=== What is asked ===
Return every line below in which "stick" appears.

=== Data block ===
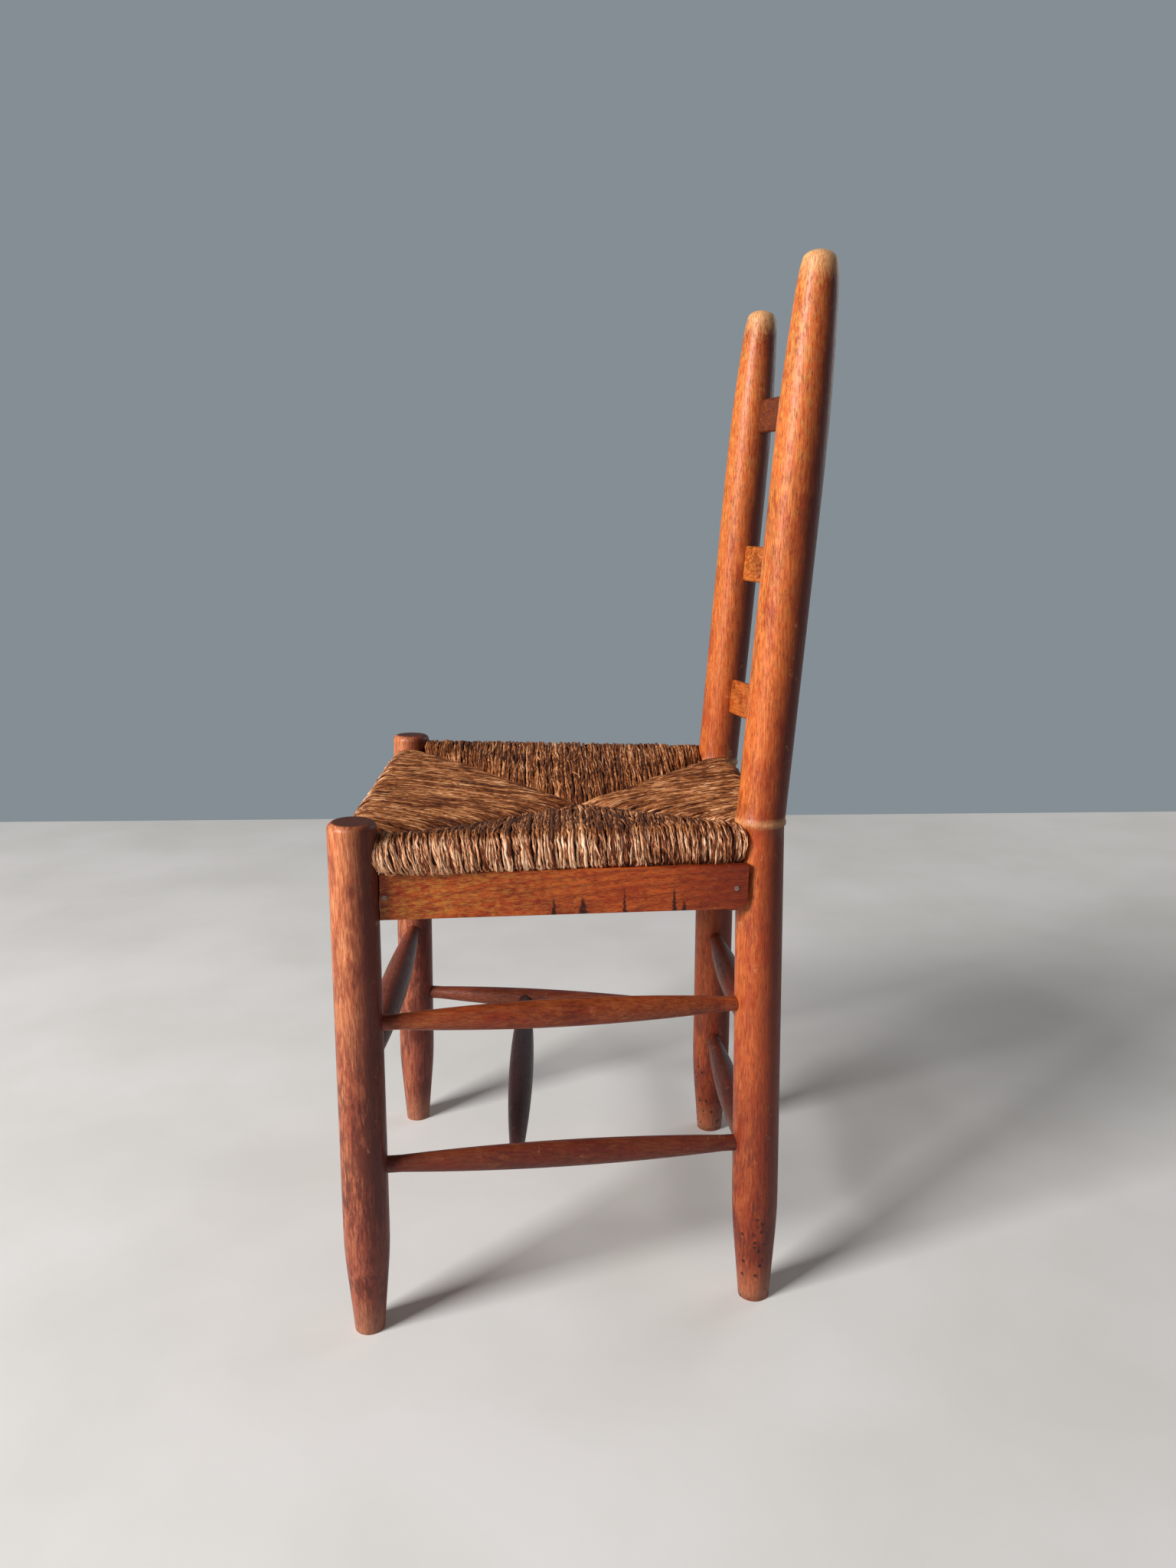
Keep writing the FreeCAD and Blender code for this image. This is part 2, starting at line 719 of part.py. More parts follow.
# Front and back aprons, across the chair between the side aprons
cross_boards = {}
for name, carrier, point, radius, way, middle in (
    ("front", "front_leg_", leg_point, mm("front_leg_radius"), 1, apron_height_at(0.0)),
    ("back", "back_post_", post_point, mm("back_post_radius"), -1, apron_height_at(1.0)),
):
    middle -= mm("cross_apron_drop")
    bearing = bearing_depth(point, radius, way)
    inner = bearing + way * mm("apron_thickness")
    low_y, high_y = sorted((bearing, inner))
    low_x = side_x(low_y, -half_thick) - mm("seat_gap")
    high_x = side_x(high_y, -half_thick) - mm("seat_gap")
    plan = [
        (-low_x, low_y, None),
        (low_x, low_y, None),
        (high_x, high_y, None),
        (-high_x, high_y, None),
    ]
    board = sawn_body("apron_%s_sawn" % name, "XY_Plane", plan, SIZE["apron_height"])
    board.Placement = placed(Vector(0, 0, middle))
    round_edges(board, SIZE["apron_edge_round"], lambda edge: edge.Length > point.x)
    cross_boards[name] = (board, (low_y + high_y) / 2.0, middle)
    for word, side in SIDES:
        nail_x = min(point.x, high_x, low_x) - mm("nail_inset")
        head = Vector(side * nail_x, inner, middle)
        boards = (apron_cutters[name], cutters_for[carrier + word])
        drive_nail("apron_%s_nail_%s" % (name, word), head, Vector(0, -way, 0), boards)

# Side aprons, each nailed into the ends of the other two
for word, side in SIDES:
    label = "apron_" + word
    low_edge = -SIZE["apron_height"] * 0.5
    high_edge = SIZE["apron_height"] * 0.5
    length = Size(side_length)
    chamfer = SIZE["side_apron_chamfer"]
    face = [
        (0.0, low_edge, None),
        (length - chamfer, low_edge, None),
        (length, low_edge + chamfer, None),
        (length, high_edge, None),
        (0.0, high_edge, None),
    ]
    board = sawn_body(label + "_sawn", "XZ_Plane", face, SIZE["apron_thickness"])
    turn = Rotation(Vector(0, 0, 1), side_turn if side > 0 else 180.0 - side_turn)
    fall = Rotation(Vector(0, 1, 0), side_fall)
    start = Vector(side * side_start.x, side_start.y, apron_middle)
    board.Placement = placed(start, turn.multiply(fall))
    round_edges(board, SIZE["apron_edge_round"], lambda edge: edge.Length > side_length / 2.0)
    for end_name in ("front", "back"):
        middle_y = cross_boards[end_name][1]
        grip = (mm("nail_length") - mm("apron_thickness")) / 2.0
        aim = Vector(side_x(middle_y, -half_thick), middle_y, 0) - side_out * grip
        head = aim + side_out * (grip + mm("apron_thickness"))
        share = (head.y - side_start.y) / (side_end.y - side_start.y)
        head = Vector(side * head.x, head.y, apron_height_at(share))
        inwards = Vector(-side * side_out.x, -side_out.y, 0)
        boards = (apron_cutters[word], apron_cutters[end_name])
        drive_nail("%s_nail_%s" % (label, end_name), head, inwards, boards)
    keep(label, cut(label, board, apron_cutters[word]))

for name, (board, depth, middle) in cross_boards.items():
    label = "apron_" + name
    keep(label, cut(label, board, apron_cutters[name]))

nail_group = doc.addObject("Part::Compound", "apron_nails")
nail_group.Links = nails
keep("apron_nails", nail_group)


# Front legs and back posts, turned, then bored and slotted


def foot_corners(foot_radius, shaft_radius, taper_height):
    """The foot's half outline: a straight cone that an arc leads to the shaft."""
    step = SIZE["foot_cone_step"]
    cone_height = SIZE["foot_cone_height"]
    arc_radius = arc_through(taper_height - cone_height, step)
    return [
        (0.0, -LEG_END_SURPLUS, None),
        (foot_radius, -LEG_END_SURPLUS, None),
        (foot_radius, 0.0, None),
        (shaft_radius - step, cone_height, arc_radius),
        (shaft_radius, taper_height, None),
    ]


for word, side in SIDES:
    label = "front_leg_" + word
    foot = front_axis(side, 0.0)
    crown = front_axis(side, SIZE["front_leg_height"])
    length = distance(foot, crown)
    radius = SIZE["front_leg_radius"]
    corners = foot_corners(SIZE["front_foot_radius"], radius, SIZE["front_taper_height"])
    corners += [(radius, length, None), (0.0, length, None)]
    leg = turned_body(label + "_turned", corners)
    leg.Placement = along(vector(foot), vector(crown))
    rim = mm("front_leg_height") - mm("front_top_round")
    round_edges(leg, SIZE["front_top_round"], lambda edge: edge.BoundBox.ZMin > rim)
    cutters_for[label].append(floor_cutter(label + "_floor"))
    keep(label, cut(label, leg, cutters_for[label]))

for word, side in SIDES:
    label = "back_post_" + word
    foot = back_axis(side, 0.0)
    bend = back_axis(side, SIZE["bend_height"])
    tip = back_axis(side, SIZE["back_post_height"])

    radius = SIZE["back_post_radius"]
    length = distance(foot, bend)
    half_ring = SIZE["ring_height"] * 0.5
    ring_arc = arc_through(half_ring, SIZE["ring_proud"])
    corners = foot_corners(SIZE["back_foot_radius"], radius, SIZE["back_taper_height"])
    corners += [
        (radius, length - half_ring, ring_arc),
        (radius, length + half_ring, None),
        (0.0, length + half_ring, None),
    ]
    lower = turned_body(label + "_lower", corners)
    lower.Placement = along(vector(foot), vector(bend))

    radius = SIZE["back_upper_radius"]
    length = distance(bend, tip)
    shoulder = SIZE["tip_shoulder_radius"]
    taper_rise = SIZE["tip_taper_length"] - SIZE["tip_shoulder_length"]
    taper_arc = arc_through(taper_rise, radius - shoulder)
    cap_radius = SIZE["tip_cap_radius"]
    cap_length = SIZE["tip_cap_length"]
    cap_arc = arc_through(cap_radius, cap_length)
    shoulder_arc = (SIZE["tip_shoulder_length"] - cap_length) * 2.0
    corners = [
        (0.0, 0.0, None),
        (radius, 0.0, None),
        (radius, length - SIZE["tip_taper_length"], taper_arc),
        (shoulder, length - SIZE["tip_shoulder_length"], shoulder_arc),
        (cap_radius, length - cap_length, cap_arc),
        (0.0, length, None),
    ]
    upper = turned_body(label + "_upper", corners)
    upper.Placement = along(vector(bend), vector(tip))

    post = fused(label + "_bent", [lower, upper])
    cutters_for[label].append(floor_cutter(label + "_floor"))
    keep(label, cut(label, post, cutters_for[label]))


# Rush seat: four woven fields that roll over the rails and meet in a valley

rush_centre_top = rail_height.value - mm("rush_centre_drop")
rush_centre = Vector(0, mm("rush_centre_depth"), rush_centre_top)
rush_centre_base = rush_centre - Vector(0, 0, mm("rush_centre_thickness"))
front_roll = mm("rail_radius") + mm("rush_front_layer")
back_roll = mm("rail_radius") + mm("rush_back_layer")
rush_corners = [
    (vector(front_axis(1, rail_height)), front_roll),
    (vector(back_axis(1, back_rail_height)), back_roll),
    (vector(back_axis(-1, back_rail_height)), back_roll),
    (vector(front_axis(-1, rail_height)), front_roll),
]


def solid_from(faces):
    """A solid closed by flat faces, each given by its corner points."""
    shell = Part.Shell([Part.Face(Part.makePolygon(face + face[:1])) for face in faces])
    solid = Part.Solid(shell)
    if solid.Volume < 0:
        solid.reverse()
    return solid


def woven_fields():
    """The four fields inside the rolls, crowned between each rail and the centre."""
    tops = []
    bases = []
    for point, radius in rush_corners:
        inner = point + unit(level(rush_centre - point)) * mm("rush_field_inset")
        tops.append(inner + Vector(0, 0, radius - mm("rush_roll_proud")))
        bases.append(inner - Vector(0, 0, radius - mm("rush_roll_proud")))
    faces = []
    for index in range(len(rush_corners)):
        after = (index + 1) % len(rush_corners)
        crown = (tops[index] + tops[after] + rush_centre) * (1.0 / 3.0)
        crown += Vector(0, 0, mm("rush_field_rise"))
        faces.append([tops[index], tops[after], crown])
        faces.append([tops[after], rush_centre, crown])
        faces.append([rush_centre, tops[index], crown])
        faces.append([bases[after], bases[index], rush_centre_base])
        faces.append([tops[index], bases[index], bases[after], tops[after]])
    return solid_from(faces)


def roll_between(first, second, slimmer):
    """The rush rolled over one rail, from leg to leg."""
    (start, start_radius), (end, end_radius) = first, second
    run = end - start
    start_radius -= slimmer
    end_radius -= slimmer
    if start_radius == end_radius:
        return Part.makeCylinder(start_radius, run.Length, start, run)
    return Part.makeCone(start_radius, end_radius, run.Length, start, run)


def bore(start, end, radius):
    """Room for a stick through the rush."""
    run = end - start
    return Part.makeCylinder(radius + mm("rush_clearance"), run.Length, start, run)


rush = woven_fields()
rush_bores = []
for index, corner in enumerate(rush_corners):
    following = rush_corners[(index + 1) % len(rush_corners)]
    slimmer = mm("rush_side_slimmer") if index % 2 == 0 else 0.0
    rush = rush.fuse(roll_between(corner, following, slimmer))
    rush_bores.append(bore(corner[0], following[0], mm("rail_radius")))
for word, side in SIDES:
    foot = vector(front_axis(side, 0.0))
    crown = vector(front_axis(side, SIZE["front_leg_height"]))
    rush_bores.append(bore(foot, crown, mm("front_leg_radius")))
    foot = vector(back_axis(side, 0.0))
    bend = vector(back_axis(side, SIZE["bend_height"]))
    tip = vector(back_axis(side, SIZE["back_post_height"]))
    ring_radius = mm("back_post_radius") + mm("ring_proud")
    rush_bores.append(bore(foot, bend, ring_radius))
    rush_bores.append(bore(bend, tip, ring_radius))

rush_seat = doc.addObject("Part::Feature", "rush_seat")
rush_seat.Shape = rush.cut(rush_bores)
rush_seat.Placement = placed(Vector())
keep("rush_seat", rush_seat)


# Checks on every object, then one file for each sub-part

doc.recompute()
for item in doc.Objects:
    if "Invalid" in item.State or "Error" in item.State:
        raise RuntimeError("%s did not build: %s" % (item.Label, item.State))
for label, item in finished:
    if item.Shape.isNull() or not item.Shape.isValid():
        raise RuntimeError("%s has no valid shape" % label)

os.makedirs(PARTS_FOLDER, exist_ok=True)
box = FreeCAD.BoundBox()
for label, item in finished:
    item.Shape.exportStep(os.path.join(PARTS_FOLDER, label + ".step"))
    box.add(item.Shape.BoundBox)
    print("%-24s %2d solid(s) %10.0f mm3" % (label, len(item.Shape.Solids), item.Shape.Volume))
print("width %.1f, depth %.1f, height %.1f" % (box.XLength, box.YLength, box.ZLength))
print("middle of the footprint at %.2f, %.2f" % (box.Center.x, box.Center.y))
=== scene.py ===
"""Looks of an old ladderback dining chair: oiled turned wood round a woven rush seat.

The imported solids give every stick, slat and board its place. The wooden pieces keep their
solids and get their finish here, apart from the two posts, which are turned again with a finer
tip. The seat is woven strand by strand in place of its plain solid. Sizes are in millimetres in
the classes and become metres where a mesh is made.
"""

import logging
import math
from collections.abc import Callable
from dataclasses import dataclass, replace
from enum import Enum
from functools import partial, reduce

import bmesh
import bpy
import numpy as np
from mathutils import Matrix, Vector


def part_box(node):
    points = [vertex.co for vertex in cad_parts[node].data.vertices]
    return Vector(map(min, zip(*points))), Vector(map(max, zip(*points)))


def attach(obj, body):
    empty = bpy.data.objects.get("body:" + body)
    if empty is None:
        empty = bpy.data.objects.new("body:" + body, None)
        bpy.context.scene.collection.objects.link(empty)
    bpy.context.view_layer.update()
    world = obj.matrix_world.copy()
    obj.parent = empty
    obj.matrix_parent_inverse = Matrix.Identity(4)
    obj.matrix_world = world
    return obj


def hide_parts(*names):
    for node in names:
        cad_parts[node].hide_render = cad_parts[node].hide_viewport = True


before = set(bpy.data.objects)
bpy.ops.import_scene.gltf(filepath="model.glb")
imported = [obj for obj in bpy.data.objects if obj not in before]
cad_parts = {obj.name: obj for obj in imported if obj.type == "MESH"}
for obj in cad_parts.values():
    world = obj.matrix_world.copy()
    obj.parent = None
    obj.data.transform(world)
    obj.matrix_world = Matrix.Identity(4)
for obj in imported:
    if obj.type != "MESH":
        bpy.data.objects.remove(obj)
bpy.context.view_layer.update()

MM = 0.001
LOG = logging.getLogger("chair")
BODY = "root"


# ---------------------------------------------------------------- nodes

# What feeds an input; add_node says how it reads each of them.
Feed = bpy.types.Node | bpy.types.NodeSocket | tuple | list | float | str

# Nodes that are called by a word: their class, the inputs that values fill, and their settings.
NODES = {
    "ramp": ("ShaderNodeValToRGB", (0,), {}),
    "mix": ("ShaderNodeMix", (0, 6, 7), {"data_type": "RGBA"}),
    "climb": ("ShaderNodeMapRange", (0, 1, 2), {}),
    "noise": ("ShaderNodeTexNoise", ("Vector", "Scale", "Detail", "Roughness"), {}),
    "bump": ("ShaderNodeBump", ("Height", "Strength", "Distance"), {}),
    "split": ("ShaderNodeSeparateXYZ", (0,), {}),
    "stretch": ("ShaderNodeVectorMath", (0, 1), {"operation": "MULTIPLY"}),
}


def linear(code: str) -> tuple[float, float, float, float]:
    """Turns an sRGB hex colour into the linear colour that a socket takes.

    Args:
        code: A colour such as "#A2502E".

    Returns:
        Red, green, blue and an alpha of one.
    """
    parts = [int(code[i : i + 2], 16) / 255 for i in (1, 3, 5)]
    red, green, blue = (c / 12.92 if c <= 0.04045 else ((c + 0.055) / 1.055) ** 2.4 for c in parts)
    return red, green, blue, 1.0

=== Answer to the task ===
    """Room for a stick through the rush."""
The imported solids give every stick, slat and board its place. The wooden pieces keep their